The benefits to this are that assets dispatch more efficiently, there is less herding, and more incentive to provide ancillary services.
Potential risks are an increased strike price (as bids will be priced to cover the increased risk), higher costs of capital, lower investor confidence, and it is not clear how generators would operate the CfD-backed asset versus the merchant asset: DESNZ see potential for gaming the system.
5. Reference price reform: instead of using the day-ahead Intermittent Market Reference Price, the reference price could be based on a longer reference price period or an average of the previous day-ahead prices.
Two options from the first consultation have been discounted: a CfD with a strike price range; and a revenue cap and floor.
How will this affect existing CfDs?
Most of these reforms will only apply to future CfDs, likely to be from Allocation Round 9 (2027). As mentioned in our previous Insight, if locational pricing is introduced, existing (and future) CfD contracts would likely be amended to use a local reference price, to shield investors from the effect of locational pricing.
Comment
The aim of these reforms is to put more volume risk and operational risk onto investors. The trick will be to do this in such a way that it does not increase overall costs. Any increase in subsidy (as investors are going to price in these risks into what they bid) ought to be offset by a reduction in system costs, as the renewable assets are operated in a way that benefits the electricity system as a whole.
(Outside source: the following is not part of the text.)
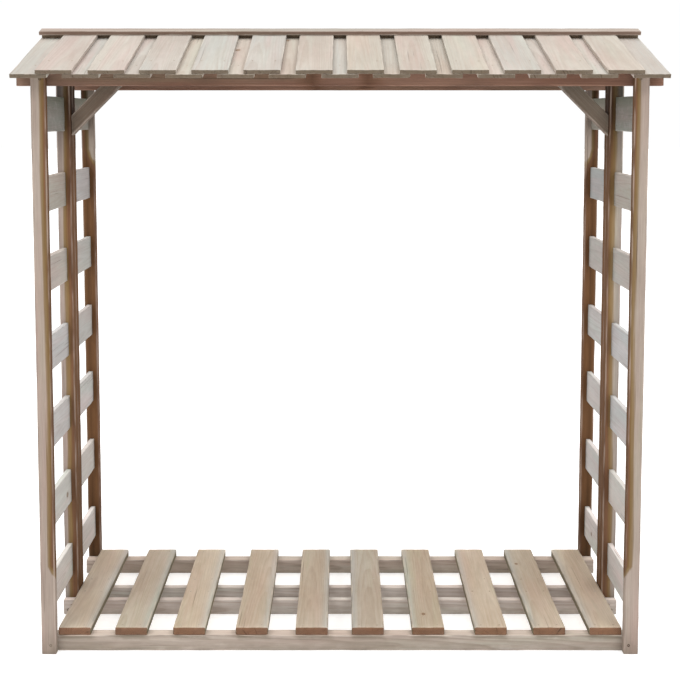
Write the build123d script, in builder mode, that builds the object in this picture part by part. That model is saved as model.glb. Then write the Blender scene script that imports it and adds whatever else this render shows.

Investors should see this as an opportunity as well as a threat. A deemed CfD or a capacity CfD would enable an asset to operate more on a merchant basis and be structured to take advantage of ancillary service payments in a way that they cannot do at present. We expect to see more co-location of storage with generation; and some of these reforms (e.g. the capacity-based CfD) will benefit assets that have lower capital costs, even if they cannot deliver as much power as comparable projects that cost more to build.